» **Task prompt**: Identify each line below containing the string "materials" and copy it.
------ Data excerpt ------
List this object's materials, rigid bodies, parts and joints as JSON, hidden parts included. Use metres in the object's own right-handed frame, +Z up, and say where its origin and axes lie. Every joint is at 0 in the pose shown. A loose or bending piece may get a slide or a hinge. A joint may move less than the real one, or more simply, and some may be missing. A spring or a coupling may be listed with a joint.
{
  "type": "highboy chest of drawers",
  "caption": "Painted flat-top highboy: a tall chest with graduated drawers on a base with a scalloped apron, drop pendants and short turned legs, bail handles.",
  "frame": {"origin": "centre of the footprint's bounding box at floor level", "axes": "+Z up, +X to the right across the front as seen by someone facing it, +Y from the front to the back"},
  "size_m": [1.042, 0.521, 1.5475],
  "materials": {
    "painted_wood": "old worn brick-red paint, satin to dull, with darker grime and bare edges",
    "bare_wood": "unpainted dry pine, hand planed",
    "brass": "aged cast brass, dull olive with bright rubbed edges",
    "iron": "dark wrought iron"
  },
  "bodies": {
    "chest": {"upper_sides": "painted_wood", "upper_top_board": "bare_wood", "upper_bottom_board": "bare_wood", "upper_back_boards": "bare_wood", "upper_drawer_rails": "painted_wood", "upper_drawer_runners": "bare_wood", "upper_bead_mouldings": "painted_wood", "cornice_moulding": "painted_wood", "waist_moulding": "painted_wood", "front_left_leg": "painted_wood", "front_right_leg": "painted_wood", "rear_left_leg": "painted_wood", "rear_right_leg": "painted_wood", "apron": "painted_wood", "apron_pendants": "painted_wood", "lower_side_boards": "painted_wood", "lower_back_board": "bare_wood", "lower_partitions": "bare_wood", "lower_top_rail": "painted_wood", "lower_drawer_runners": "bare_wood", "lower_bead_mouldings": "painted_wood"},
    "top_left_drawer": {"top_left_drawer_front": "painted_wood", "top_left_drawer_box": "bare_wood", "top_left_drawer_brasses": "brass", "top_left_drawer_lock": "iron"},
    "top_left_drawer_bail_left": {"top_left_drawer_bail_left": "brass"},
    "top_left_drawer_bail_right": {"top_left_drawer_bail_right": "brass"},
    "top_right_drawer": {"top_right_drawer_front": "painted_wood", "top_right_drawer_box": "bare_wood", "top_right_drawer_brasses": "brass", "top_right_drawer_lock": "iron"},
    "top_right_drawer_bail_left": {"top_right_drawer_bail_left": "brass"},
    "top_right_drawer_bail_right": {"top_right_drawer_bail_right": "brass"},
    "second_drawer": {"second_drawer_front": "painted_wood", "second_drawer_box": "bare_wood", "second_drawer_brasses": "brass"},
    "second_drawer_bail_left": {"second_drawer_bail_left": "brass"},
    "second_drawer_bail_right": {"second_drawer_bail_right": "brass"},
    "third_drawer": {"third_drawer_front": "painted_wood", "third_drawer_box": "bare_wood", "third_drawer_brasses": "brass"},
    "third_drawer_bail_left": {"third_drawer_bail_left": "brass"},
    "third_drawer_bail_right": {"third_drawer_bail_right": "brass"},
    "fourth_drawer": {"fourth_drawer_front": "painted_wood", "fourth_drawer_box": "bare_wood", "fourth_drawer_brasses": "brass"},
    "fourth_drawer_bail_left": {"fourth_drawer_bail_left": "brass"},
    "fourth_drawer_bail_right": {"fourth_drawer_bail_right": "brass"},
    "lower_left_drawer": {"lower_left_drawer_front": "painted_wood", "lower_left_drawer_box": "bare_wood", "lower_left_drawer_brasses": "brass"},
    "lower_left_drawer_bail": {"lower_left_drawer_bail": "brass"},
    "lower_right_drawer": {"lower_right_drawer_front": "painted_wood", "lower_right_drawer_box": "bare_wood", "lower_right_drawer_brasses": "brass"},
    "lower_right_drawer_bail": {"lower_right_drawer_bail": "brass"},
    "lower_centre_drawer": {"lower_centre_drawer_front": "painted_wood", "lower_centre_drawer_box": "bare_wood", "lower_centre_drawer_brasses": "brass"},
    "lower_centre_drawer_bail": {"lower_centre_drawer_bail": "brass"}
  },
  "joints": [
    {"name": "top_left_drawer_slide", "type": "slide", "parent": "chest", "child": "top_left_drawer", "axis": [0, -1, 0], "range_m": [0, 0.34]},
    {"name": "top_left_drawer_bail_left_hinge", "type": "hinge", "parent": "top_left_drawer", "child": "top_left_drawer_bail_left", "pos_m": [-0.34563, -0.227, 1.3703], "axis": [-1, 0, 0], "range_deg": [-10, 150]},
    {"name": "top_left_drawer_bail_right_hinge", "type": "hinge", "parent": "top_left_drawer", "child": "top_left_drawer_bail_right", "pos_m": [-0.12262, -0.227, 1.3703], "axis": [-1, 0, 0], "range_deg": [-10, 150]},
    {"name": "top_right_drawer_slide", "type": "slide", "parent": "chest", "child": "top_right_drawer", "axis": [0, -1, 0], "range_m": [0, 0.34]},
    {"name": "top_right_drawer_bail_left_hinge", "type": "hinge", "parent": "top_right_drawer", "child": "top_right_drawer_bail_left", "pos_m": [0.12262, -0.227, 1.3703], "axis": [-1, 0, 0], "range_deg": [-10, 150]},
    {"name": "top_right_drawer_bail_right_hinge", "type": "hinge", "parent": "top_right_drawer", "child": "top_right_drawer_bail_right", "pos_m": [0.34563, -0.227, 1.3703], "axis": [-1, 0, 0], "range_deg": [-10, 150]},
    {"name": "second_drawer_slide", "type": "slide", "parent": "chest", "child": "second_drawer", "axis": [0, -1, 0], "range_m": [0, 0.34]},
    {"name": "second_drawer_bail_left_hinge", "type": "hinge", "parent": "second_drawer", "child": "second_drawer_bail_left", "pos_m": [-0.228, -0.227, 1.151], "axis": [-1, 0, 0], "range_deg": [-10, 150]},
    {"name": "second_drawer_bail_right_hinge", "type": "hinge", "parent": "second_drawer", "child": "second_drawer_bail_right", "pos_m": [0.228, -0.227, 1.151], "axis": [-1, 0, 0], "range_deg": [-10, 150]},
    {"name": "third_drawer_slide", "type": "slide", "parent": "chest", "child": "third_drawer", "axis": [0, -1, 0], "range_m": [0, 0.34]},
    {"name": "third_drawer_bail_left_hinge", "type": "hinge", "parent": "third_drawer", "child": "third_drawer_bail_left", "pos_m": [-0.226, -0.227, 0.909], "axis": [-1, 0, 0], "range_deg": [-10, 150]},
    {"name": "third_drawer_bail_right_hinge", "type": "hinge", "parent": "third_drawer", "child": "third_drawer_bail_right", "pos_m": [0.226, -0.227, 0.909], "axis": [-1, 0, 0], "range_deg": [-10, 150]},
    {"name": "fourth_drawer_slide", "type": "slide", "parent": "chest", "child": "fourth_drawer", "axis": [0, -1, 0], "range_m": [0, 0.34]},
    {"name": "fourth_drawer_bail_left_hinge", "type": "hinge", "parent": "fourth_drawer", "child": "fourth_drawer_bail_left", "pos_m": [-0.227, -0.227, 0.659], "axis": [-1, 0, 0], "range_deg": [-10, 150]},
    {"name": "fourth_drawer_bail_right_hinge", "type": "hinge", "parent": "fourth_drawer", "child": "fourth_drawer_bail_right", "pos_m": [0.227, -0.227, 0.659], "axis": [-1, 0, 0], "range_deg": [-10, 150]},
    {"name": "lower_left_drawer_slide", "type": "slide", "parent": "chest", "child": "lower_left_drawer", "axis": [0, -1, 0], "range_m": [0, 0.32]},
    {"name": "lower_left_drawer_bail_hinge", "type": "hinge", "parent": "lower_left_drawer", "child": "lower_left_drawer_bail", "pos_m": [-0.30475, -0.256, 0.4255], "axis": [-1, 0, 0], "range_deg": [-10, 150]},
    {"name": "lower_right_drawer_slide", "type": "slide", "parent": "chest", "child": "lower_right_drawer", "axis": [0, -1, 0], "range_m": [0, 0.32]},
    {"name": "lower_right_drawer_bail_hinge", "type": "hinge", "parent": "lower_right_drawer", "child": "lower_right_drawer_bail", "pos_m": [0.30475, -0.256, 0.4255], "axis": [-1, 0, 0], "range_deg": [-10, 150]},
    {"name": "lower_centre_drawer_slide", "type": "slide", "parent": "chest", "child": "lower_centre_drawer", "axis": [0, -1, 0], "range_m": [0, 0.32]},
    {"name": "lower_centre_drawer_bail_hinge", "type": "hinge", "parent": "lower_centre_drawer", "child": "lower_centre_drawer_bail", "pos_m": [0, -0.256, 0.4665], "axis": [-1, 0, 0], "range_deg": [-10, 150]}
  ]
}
------
» **Result of this task**:
List this object's materials, rigid bodies, parts and joints as JSON, hidden parts included. Use metres in the object's own right-handed frame, +Z up, and say where its origin and axes lie. Every joint is at 0 in the pose shown. A loose or bending piece may get a slide or a hinge. A joint may move less than the real one, or more simply, and some may be missing. A spring or a coupling may be listed with a joint.
  "materials": {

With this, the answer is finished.